Maszyna do zdobywania bramek. Zresztą co rundę imponuje skutecznością. Tej jesieni zdobył ich 20! Najmocniej dał się we znaki bramkarzowi Laskovi, którego pokonał pięciokrotnie! Do tego dołożył dwa hat-tricki i trzy dublety. Liga okręgowa to zdecydowanie poziom nie adekwatny do jego umiejętności.

MARCIO DA SILVA (LUBAŃ MANIOWY)

Talent Brazylijczyka, o którym już  od dawna się mówiło, wystrzelił w tej rundzie. 18 bramek w rundzie najdobitniej o tym świadczy. To głównie jego zasługą jest, że przerwę zimową Lubań spędzi na fotelu lidera. Zawodnik ze świetnym przyśpieszeniem i ułożoną nogą. Kilka jego bramek było godnych kamer.

WIKTOR WEBER (JARMRUTA SZCZAWNICA)

Obok Kuziela to on był siłą napędową w ofensywie Jarmuty. Zresztą wydaje się, że jeden od drugiego jest od siebie uzależniony. Gdy strzelał pierwszy, drugi asystował i na odwrót. Weber to zawodnik żywiołowy, dynamiczny, który nie boi się wziąć ciężar gry na swoje barki. Rundę zakończył z 12 zdobytymi bramkami.

MARCIN RUSNAK (LKS SZAFLARY)

Na ogół występował na środku obrony, ale pozycja „sześć” również nie jest mu obca.  Kiedyś uchodził za duży talent. Potem gdzieś się zatracił, ale ta runda znów potwierdziła jego spory potencjał. W dużej mierze to jego zasługa że klub z Szaflar nie tylko jest wiceliderem rozgrywek ligi okręgowej, ale może szczycić się mianem drużyny z najmniejszą ilością straconych goli.

NAPASTNICY

DAMIAN LEPIARZ (NKP PODHAE)

Od dziecka szkolony jako gracz linii defensywnej, ale w Podhalu dostrzegli w nim napastnika. I to był „strzał w dziesiątkę” . Błyskawicznie odnalazł się na tej pozycji i zaczął seryjnie zdobywać gole. Jesienią w 15 meczach zdobył ich aż 11! Doskonale potrafi wykorzystać swoje warunki fizyczne. Mocny na nogach.

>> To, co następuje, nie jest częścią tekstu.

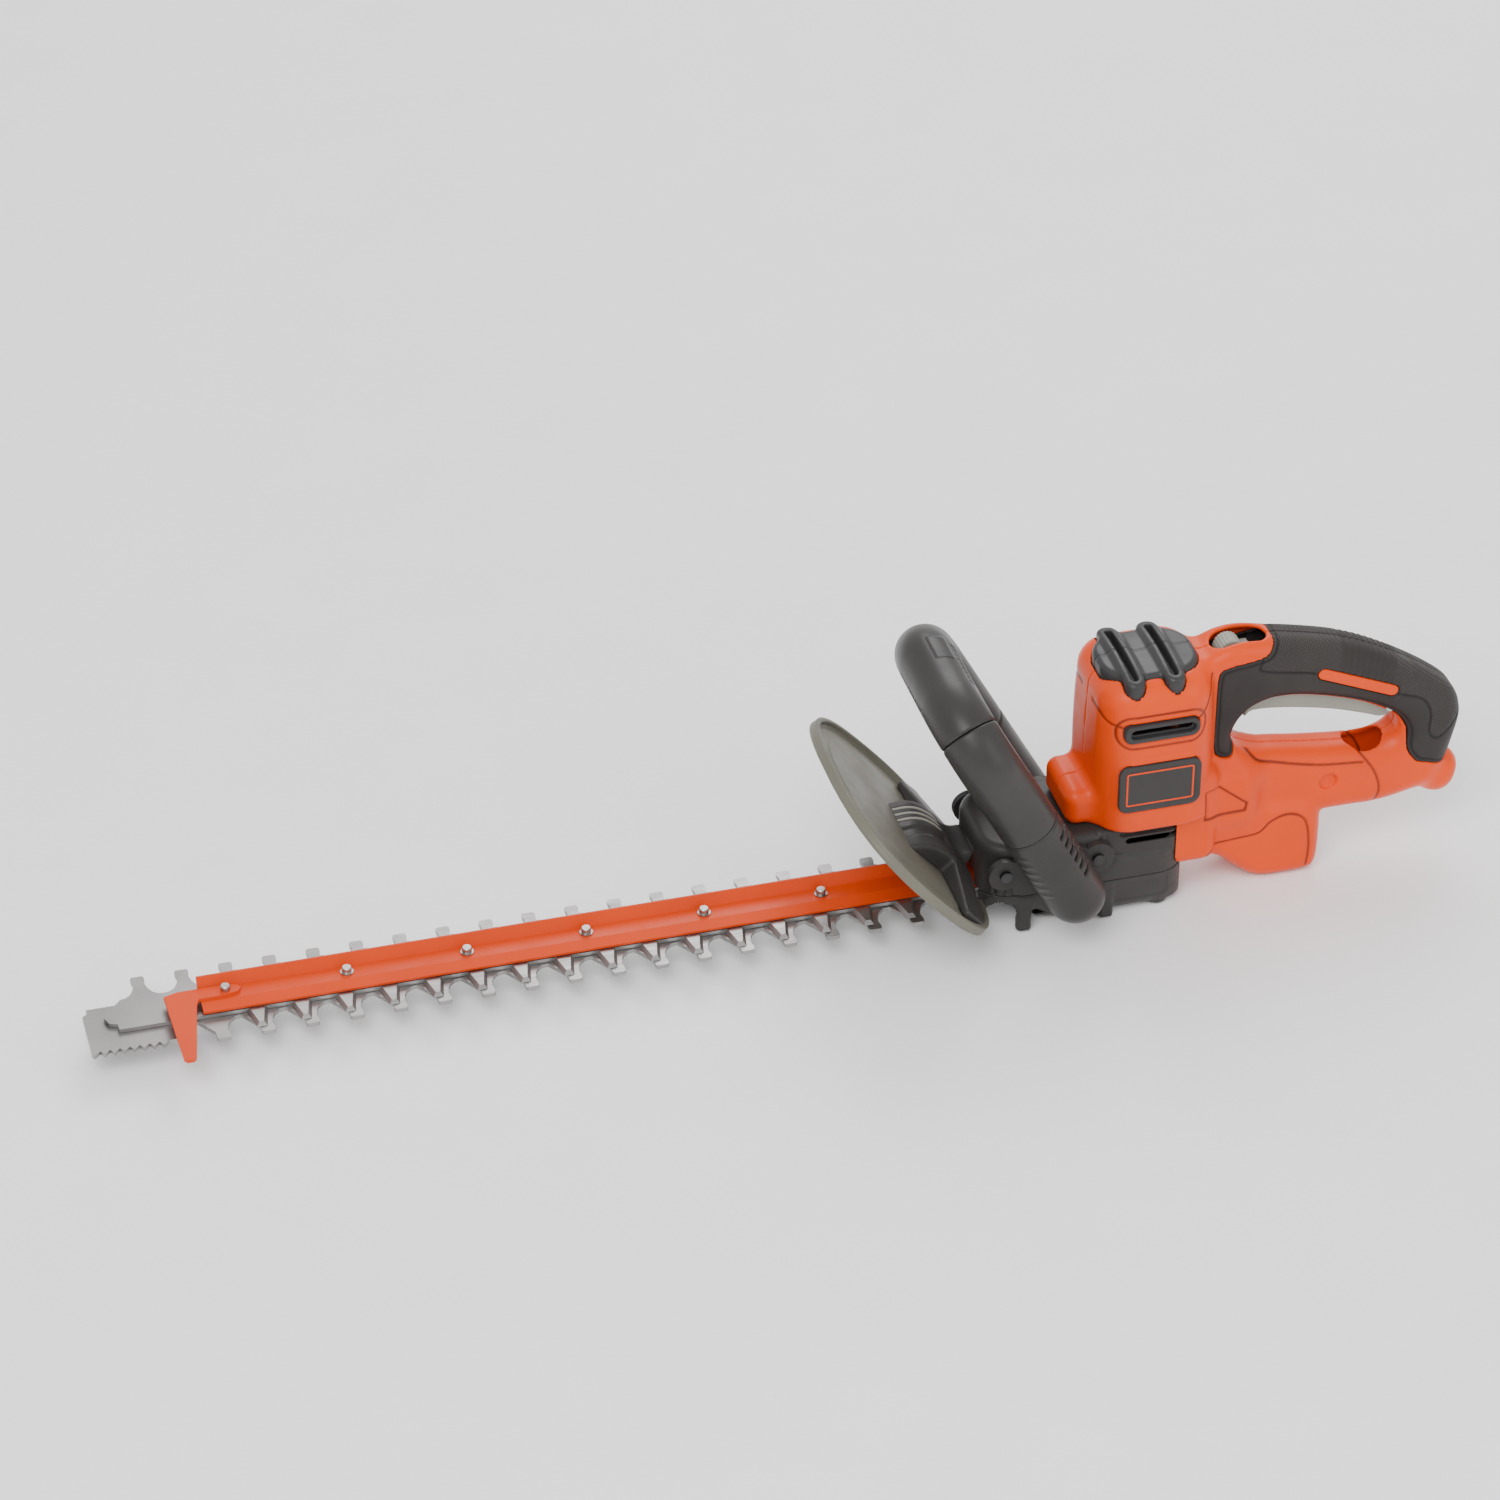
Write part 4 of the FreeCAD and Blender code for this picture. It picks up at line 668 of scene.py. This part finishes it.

MICHAŁ ŻÓŁTEK  (WIATR LUDŹMIERZ)

Jesienią potwierdził że jest jednym z najlepszych zawodników młodego pokolenia w podhalańskim futbolu. Strzelał, asystował, imponował przebojowością w meczach Wiatru. Szósty szczebel rozgrywkowy to na pewno nie miejsce dla niego.